Each year CSM’s Fashion programme initiate a number of dedicated sustainable fashion projects that provide students with an opportunity to understand the issues and develop design responses. These projects involve industry partners who provide real world context as well as additional activists, experts and stakeholders who collectively create an immersive experience that exposes students to the latest thinking and approaches.

Industry partners benefit from the chance to see sustainability issues brought to life through the eyes of tomorrow's designers. They also create an experimental space in which to catalyse and test new ideas.

A recent collaboration between LVMH and BA Fashion Design with Marketing and Fashion Journalism saw LVMH brands generously donate rolls of waste fabrics such as wool, cotton and polyester. In response, students added value by creatively reusing and repurposing materials that would otherwise be used as landfill.

Efflorescence: a zero-waste vision

The ‘Efflorescense’ project team was judged by a panel of experts to be the overall winner.

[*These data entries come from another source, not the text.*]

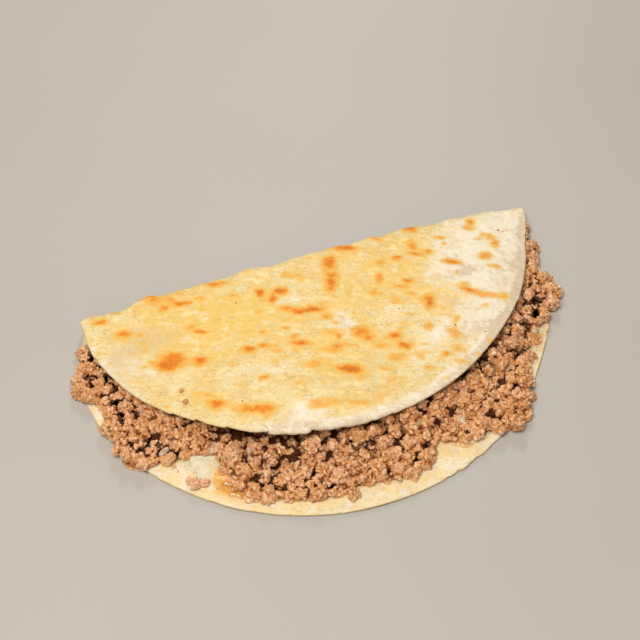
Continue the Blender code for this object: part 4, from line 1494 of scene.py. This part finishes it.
# %% [markdown]
# ## Melted cheese
# A thin layer of cheese melted between the lower dough and the beef. It shows only where it
# ran out at the front. There it is white and soft, and it turns orange where fat from the beef
# soaked in. The shape could be sculpted, but the model's own layer already has its outline, so
# a short tree works on that: a signed distance grid rounds it off, its top runs down to the
# dough over the last millimetres before its edge, and noise makes its edge and top uneven.

# %% Tree of the cheese
CHEESE_BOTTOM = SHEET - 0.3 * MM
RIPPLE_SIZE = 4 * MM
DRIP_SIZE = 7 * MM
THINNEST_UP_TO = 0.5 * MM

melting, given = new_tree("melted layer", {
    "Voxel": ("Float", 0.7 * MM), "Ripple": ("Float", 1.7 * MM), "Drips": ("Float", 3.0 * MM),
    "Thin edge": ("Float", 4 * MM), "Material": ("Material", None),
})
normal = add(melting, "GeometryNodeInputNormal")
facing = add(melting, "ShaderNodeSeparateXYZ", {0: normal}, out="Z")
level = add(melting, MATH, {0: facing}, operation="ABSOLUTE")
level = add(melting, MATH, {0: level, 1: 0.5}, operation="GREATER_THAN")
sides = add(melting, DELETE, {
    "Geometry": given["Geometry"], "Selection": level}, domain="FACE")
grid = add(melting, TO_GRID, {"Mesh": given["Geometry"], "Voxel Size": given["Voxel"]})
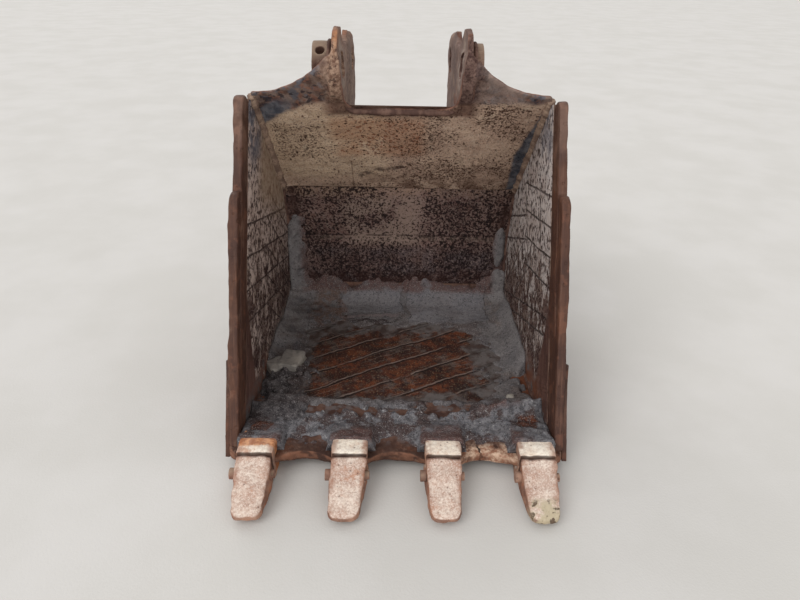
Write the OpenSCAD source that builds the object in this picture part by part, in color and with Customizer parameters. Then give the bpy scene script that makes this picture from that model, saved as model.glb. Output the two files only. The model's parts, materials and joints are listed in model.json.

The zero-waste designs drew on folk traditions of the Czech Republic,where heirloom pieces are embellished continually as they pass down from one generation to the next; a traceability lost in western consumer society. Students provided garments with many different life cycles, other than landfill. Their pieces were enriched with ties and gathers to allow for customisation, and incorporated toiling waste and natural sugar crystals into the production.

1Granary:

If we knew the origins of everything we were wearing, the hours it took to produce, the production methods, the materials, would that garment suddenly mean something more to us than just something we put on our backs?

Students, clients and staff involved were impassioned by the project and felt strongly that education needs to take a lead role in changing the industry. The project was a clear example of the fashion industry collaborating with education and emerging designers to address the global challenge and imagine a better future.

Heather Sproat, BA Fashion:

We’ve had feedback from the industry saying how important it is that we train designers in sustainability while they are at college, so that when they can go into the industry, they change it from the inside out.

Cecile Joucan, Biodiversity Manager, LVMH

I found the project really amazing and very interesting. There was lots of beauty in the project. Some of the challenges that have been highlighted were about the huge amounts of clothes and apparel that are thrown away, and the fact that people don’t know where their clothes are coming from and where they go afterwards.

Kristen Nuttall, Sustainability Consultant:

Education is the only way we can change this. By engaging our consumer; by engaging designers; by engaging the industry in general; we can try to make some change.